Governor responsibilities and roles
Everyone needs practical training on the role of the governing body, your role, the purpose of the meetings and how they should be run and organised, as well as the roles of different roles, groups, responsibilities and accountabilities. This is complex and confusing for even experienced people. Then there’s lots of specific issues you need to know about – Ofsted, SEN. At the next level there’s a lot of detailed topics that you need to get to grips with – SEN, career’s advice, pupil premium, freedom of information, handling complaints, admissions, finance (not trivial), community relations, discipline and recruitment. This is a daunting list.
Inspection, safeguarding and safety
Then there’s a whole raft of Ofsted, safeguarding, health & safety, safeguarding, child protection and social media topics. This is important stuff and you will find yourself, suddenly, deep in the middle of a crisis, that may be as serious as sex abuse (There is barely a secondary school in my city that has not had an incident leading to arrests.) but often just a never-ending series of incidents that have to be dealt with, fairly and sensitively.

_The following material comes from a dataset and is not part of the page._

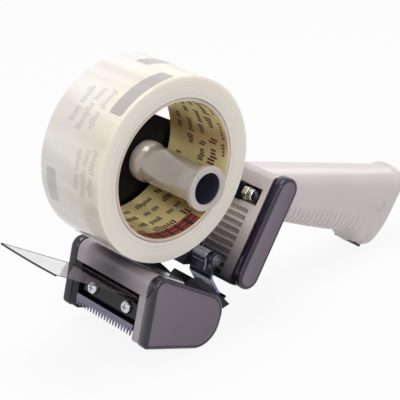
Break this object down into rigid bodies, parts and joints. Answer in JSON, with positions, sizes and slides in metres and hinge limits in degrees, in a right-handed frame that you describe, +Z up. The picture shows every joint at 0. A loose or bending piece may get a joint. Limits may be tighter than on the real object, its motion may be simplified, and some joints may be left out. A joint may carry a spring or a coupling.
{
  "type": "packing tape dispenser",
  "caption": "Hand-held packing tape dispenser: clear tape roll on a cantilever hub, spring-loaded head with toothed blade and guide roller, ridged pistol grip.",
  "frame": {"origin": "middle of the box's base, on the surface the tool stands on", "axes": "+X from the tape's free end and head towards the grip, +Y from the open side of the roll to the side plate, +Z up with the tool standing on the heel of its head and on its butt"},
  "size_m": [0.2824, 0.073, 0.1564],
  "materials": {
    "grey_plastic": "warm light grey, slightly textured",
    "hub_plastic": "warm grey, satin gloss",
    "plum_plastic": "dark plum grey, smooth with glossy edges",
    "black_plastic": "black, satin",
    "black_steel": "black coating, satin",
    "grey_metal": "dull cast grey",
    "bright_steel": "bright plated",
    "spring_steel": "drawn wire, bright",
    "rubber": "dark grey rubber",
    "card": "yellow paper inside a cardboard tube",
    "clear_tape": "clear film, cream where wound"
  },
  "bodies": {
    "frame": {"body_block": "grey_plastic", "handle": "grey_plastic", "butt_plug": "black_plastic", "end_cap_near": "plum_plastic", "end_cap_far": "plum_plastic", "side_plate": "black_steel", "plate_screw_upper": "bright_steel", "plate_screw_lower": "bright_steel", "hub_screw": "bright_steel", "hub_nut": "bright_steel", "slot_block": "black_plastic", "slot_bolt": "bright_steel", "slot_nut": "bright_steel", "slot_collar": "bright_steel", "slot_dome": "black_plastic", "pivot_bar": "grey_metal", "pivot_pin": "bright_steel", "pivot_clip": "bright_steel", "torsion_spring": "spring_steel"},
    "hub": {"hub_sleeve": "hub_plastic"},
    "tape": {"tape_core": "card", "tape_roll": "clear_tape"},
    "head": {"head_housing": "grey_plastic", "head_cap_near": "plum_plastic", "head_cap_far": "plum_plastic", "head_frame": "black_steel", "pivot_strap": "bright_steel", "strap_rivet_near": "bright_steel", "strap_rivet_far": "bright_steel", "blade": "bright_steel", "blade_support": "black_plastic", "blade_clamp": "black_steel", "blade_screw_near": "bright_steel", "blade_screw_far": "bright_steel", "roller_axle": "bright_steel", "tape_web": "clear_tape", "tape_tail": "clear_tape"},
    "roller": {"roller_core": "grey_plastic", "roller_tyre": "rubber"}
  },
  "joints": [
    {"name": "tape_roll_spin", "type": "hinge", "parent": "frame", "child": "tape", "pos_m": [-0.06234, 0, 0.10474], "axis": [0, 1, 0], "continuous": true},
    {"name": "hub_spin", "type": "hinge", "parent": "frame", "child": "hub", "pos_m": [-0.04148, 0, 0.08955], "axis": [0, 1, 0], "continuous": true},
    {"name": "head_pivot", "type": "hinge", "parent": "frame", "child": "head", "pos_m": [-0.0273, 0, 0.03944], "axis": [0, -1, 0], "range_deg": [0, 12], "stiffness_Nm_per_rad": 0.4, "springref_deg": -28.65},
    {"name": "roller_spin", "type": "hinge", "parent": "head", "child": "roller", "pos_m": [-0.05011, 0, 0.02414], "axis": [0, 1, 0], "continuous": true}
  ],
  "couplings": [
    {"joint": "hub_spin", "follows": "tape_roll_spin", "ratio": 3.175},
    {"joint": "roller_spin", "follows": "tape_roll_spin", "ratio": -7.9539}
  ]
}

Governing specific schools
This has got a whole lot more complex as there’s legal structures and accountability frameworks around Academies and Academy Trusts that may affect your role. Then there’s Church Schools; voluntary aided, voluntary controlled, foundation schools and academies. All very complex.
Problem 4: Chair
School governor chairs are sometimes great, but often in the need of some training. Above all, they must be able to manage the Head, manage the process and manage the meetings. Too often I witnessed showboating and long speeches by the chair and not enough ‘chairing’. The relationship with the Head is vital – as well as proper reporting from the Head and objectivity. Not too cosy, not too adversarial. I’d also add that a chair needs some solid ‘management’ and ‘recruitment’ expertise, as managing the relationship with the Head, sometimes questioning their performance and finding a new Head if necessary, may be the most important thing you do as a chair.
Problem 5: Paperwork
I’m going to throw this is, even if it is ‘off piste’, as it drove me crazy. The crushing weight of (largely irrelevant) paperwork wasted huge amounts of time before and during the meetings. Overwritten policy documents flooded forth and inordinate amounts of time were spent on phrasing, adding sentences and ‘worthy’ discussion around documents that were doomed to remain unloved and unread. They were usually lists of platitudes about fair attitudes and behaviour that no one would disagree with. The litmus test would have been to ask ‘What’s the opposite of this statement?’ If the opposite was an unthinkably stupid idea – then assume that the positive doesn’t need to be said. In any case, the solution to compliance and reasonable cultural issues around equal opportunities and other issues is never documents. The solution to this is surely short, standard statements that can be reused by schools across the country and management. This is not diktat – it’s common sense. More importantly, it means managing the meetings so that they are not a series of agenda items where papers are read and edited in the meeting. Be clear about what items are for noting, what for discussion, what for decisions.
Governor Mark
I’ll throw in the Governor Mark scheme here, as it can act as a goal for good governance and pulls you towards getting things done on the training front. This is a quality mark approved by the National Governors Association. It is NOT a training scheme but does help you identify any gaps you have in governance and push you towards getting sustainable solutions in place. It lasts for three years.
Conclusion
My own view is that training should be; 1) compulsory and 2) largely (not exclusively) online.
1. Compulsory. Governors need induction and follow-on training. Schools are full of professionals with years of experience in education, Governors often rock up with zero experience in education and often little in governance. This is why I think the training should be compulsory.
2. Largely online. Given the fact that many Governors have day jobs and don’t want to spend even more time attending chalk and talk training sessions in schools in the evenings, I’d bring this into the 21st C and deliver most it online. There are excellent suppliers out there (try some of these free demos) and the cost is nothing in relation to the benefits in terms of time and the efficacy of the Governors meeting, governance and actions. This avoids then becoming awful INSET type days, where external instructors come in and talk to you, accompanied by some awful and patronising, collaborative exercises. There is, of course, room for training as a group and face-to-face but in a measured fashion.